» Stated goal
Can you write out all of the material below, word for word?

» Recorded data
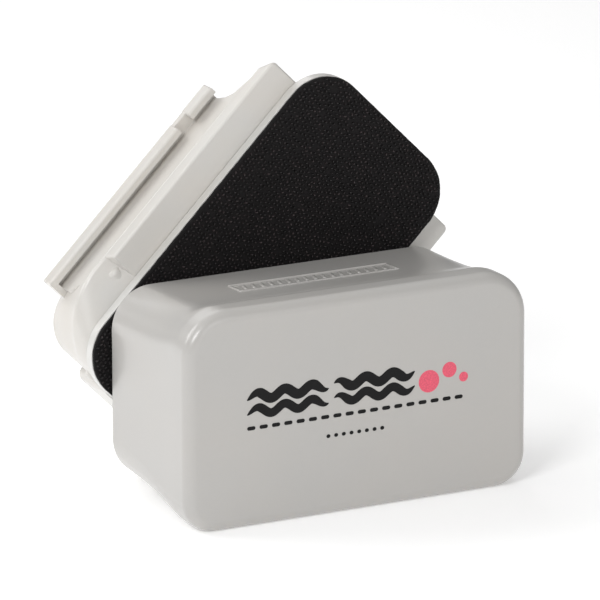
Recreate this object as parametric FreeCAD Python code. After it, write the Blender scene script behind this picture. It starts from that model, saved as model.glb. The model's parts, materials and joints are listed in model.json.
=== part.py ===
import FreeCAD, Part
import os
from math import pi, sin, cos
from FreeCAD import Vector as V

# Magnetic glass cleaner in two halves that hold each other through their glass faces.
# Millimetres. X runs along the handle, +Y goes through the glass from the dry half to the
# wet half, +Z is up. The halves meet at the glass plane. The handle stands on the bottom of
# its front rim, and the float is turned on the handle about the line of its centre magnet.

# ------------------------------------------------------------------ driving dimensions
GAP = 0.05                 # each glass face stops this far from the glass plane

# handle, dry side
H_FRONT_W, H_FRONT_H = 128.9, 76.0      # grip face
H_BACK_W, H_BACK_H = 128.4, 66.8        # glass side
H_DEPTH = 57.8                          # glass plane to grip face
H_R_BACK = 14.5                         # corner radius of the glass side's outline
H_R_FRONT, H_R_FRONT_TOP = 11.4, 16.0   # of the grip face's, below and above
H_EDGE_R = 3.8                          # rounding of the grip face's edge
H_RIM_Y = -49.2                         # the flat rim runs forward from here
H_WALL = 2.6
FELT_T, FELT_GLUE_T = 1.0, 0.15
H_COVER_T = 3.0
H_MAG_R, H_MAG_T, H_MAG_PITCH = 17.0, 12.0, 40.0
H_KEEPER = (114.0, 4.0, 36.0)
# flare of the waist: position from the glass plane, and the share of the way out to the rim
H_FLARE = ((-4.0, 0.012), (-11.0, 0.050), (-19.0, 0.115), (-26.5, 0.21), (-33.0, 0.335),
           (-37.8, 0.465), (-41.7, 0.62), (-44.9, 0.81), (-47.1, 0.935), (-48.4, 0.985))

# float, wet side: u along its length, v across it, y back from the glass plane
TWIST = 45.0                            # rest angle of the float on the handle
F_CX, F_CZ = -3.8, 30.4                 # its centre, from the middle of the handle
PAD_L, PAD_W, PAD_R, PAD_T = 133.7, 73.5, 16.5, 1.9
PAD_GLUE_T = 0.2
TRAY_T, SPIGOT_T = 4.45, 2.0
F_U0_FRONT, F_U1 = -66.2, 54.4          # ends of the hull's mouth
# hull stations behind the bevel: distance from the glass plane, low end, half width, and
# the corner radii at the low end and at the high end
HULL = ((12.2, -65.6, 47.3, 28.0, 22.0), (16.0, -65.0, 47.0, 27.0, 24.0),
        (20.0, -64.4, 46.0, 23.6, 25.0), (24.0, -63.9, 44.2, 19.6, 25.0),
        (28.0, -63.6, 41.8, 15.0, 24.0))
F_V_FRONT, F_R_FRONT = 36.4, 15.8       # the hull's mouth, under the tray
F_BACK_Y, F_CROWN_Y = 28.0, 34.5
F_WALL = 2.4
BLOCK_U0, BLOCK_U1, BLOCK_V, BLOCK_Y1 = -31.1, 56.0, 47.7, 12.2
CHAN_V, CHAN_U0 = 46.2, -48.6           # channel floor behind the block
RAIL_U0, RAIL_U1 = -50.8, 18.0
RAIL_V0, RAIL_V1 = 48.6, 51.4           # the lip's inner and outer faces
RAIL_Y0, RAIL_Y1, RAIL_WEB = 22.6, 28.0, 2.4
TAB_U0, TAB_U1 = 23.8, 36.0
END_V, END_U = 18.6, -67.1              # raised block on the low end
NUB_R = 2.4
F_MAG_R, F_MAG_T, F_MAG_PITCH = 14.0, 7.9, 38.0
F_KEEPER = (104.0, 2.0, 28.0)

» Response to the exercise
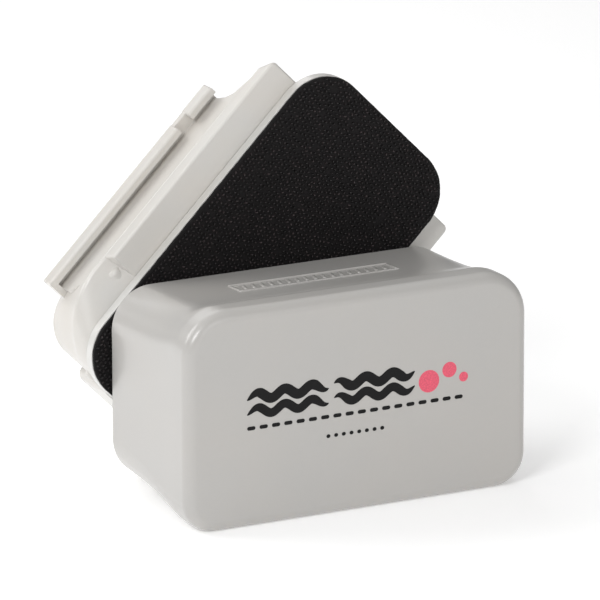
Recreate this object as parametric FreeCAD Python code. After it, write the Blender scene script behind this picture. It starts from that model, saved as model.glb. The model's parts, materials and joints are listed in model.json.
=== part.py ===
import FreeCAD, Part
import os
from math import pi, sin, cos
from FreeCAD import Vector as V

# Magnetic glass cleaner in two halves that hold each other through their glass faces.
# Millimetres. X runs along the handle, +Y goes through the glass from the dry half to the
# wet half, +Z is up. The halves meet at the glass plane. The handle stands on the bottom of
# its front rim, and the float is turned on the handle about the line of its centre magnet.

# ------------------------------------------------------------------ driving dimensions
GAP = 0.05                 # each glass face stops this far from the glass plane

# handle, dry side
H_FRONT_W, H_FRONT_H = 128.9, 76.0      # grip face
H_BACK_W, H_BACK_H = 128.4, 66.8        # glass side
H_DEPTH = 57.8                          # glass plane to grip face
H_R_BACK = 14.5                         # corner radius of the glass side's outline
H_R_FRONT, H_R_FRONT_TOP = 11.4, 16.0   # of the grip face's, below and above
H_EDGE_R = 3.8                          # rounding of the grip face's edge
H_RIM_Y = -49.2                         # the flat rim runs forward from here
H_WALL = 2.6
FELT_T, FELT_GLUE_T = 1.0, 0.15
H_COVER_T = 3.0
H_MAG_R, H_MAG_T, H_MAG_PITCH = 17.0, 12.0, 40.0
H_KEEPER = (114.0, 4.0, 36.0)
# flare of the waist: position from the glass plane, and the share of the way out to the rim
H_FLARE = ((-4.0, 0.012), (-11.0, 0.050), (-19.0, 0.115), (-26.5, 0.21), (-33.0, 0.335),
           (-37.8, 0.465), (-41.7, 0.62), (-44.9, 0.81), (-47.1, 0.935), (-48.4, 0.985))

# float, wet side: u along its length, v across it, y back from the glass plane
TWIST = 45.0                            # rest angle of the float on the handle
F_CX, F_CZ = -3.8, 30.4                 # its centre, from the middle of the handle
PAD_L, PAD_W, PAD_R, PAD_T = 133.7, 73.5, 16.5, 1.9
PAD_GLUE_T = 0.2
TRAY_T, SPIGOT_T = 4.45, 2.0
F_U0_FRONT, F_U1 = -66.2, 54.4          # ends of the hull's mouth
# hull stations behind the bevel: distance from the glass plane, low end, half width, and
# the corner radii at the low end and at the high end
HULL = ((12.2, -65.6, 47.3, 28.0, 22.0), (16.0, -65.0, 47.0, 27.0, 24.0),
        (20.0, -64.4, 46.0, 23.6, 25.0), (24.0, -63.9, 44.2, 19.6, 25.0),
        (28.0, -63.6, 41.8, 15.0, 24.0))
F_V_FRONT, F_R_FRONT = 36.4, 15.8       # the hull's mouth, under the tray
F_BACK_Y, F_CROWN_Y = 28.0, 34.5
F_WALL = 2.4
BLOCK_U0, BLOCK_U1, BLOCK_V, BLOCK_Y1 = -31.1, 56.0, 47.7, 12.2
CHAN_V, CHAN_U0 = 46.2, -48.6           # channel floor behind the block
RAIL_U0, RAIL_U1 = -50.8, 18.0
RAIL_V0, RAIL_V1 = 48.6, 51.4           # the lip's inner and outer faces
RAIL_Y0, RAIL_Y1, RAIL_WEB = 22.6, 28.0, 2.4
TAB_U0, TAB_U1 = 23.8, 36.0
END_V, END_U = 18.6, -67.1              # raised block on the low end
NUB_R = 2.4
F_MAG_R, F_MAG_T, F_MAG_PITCH = 14.0, 7.9, 38.0
F_KEEPER = (104.0, 2.0, 28.0)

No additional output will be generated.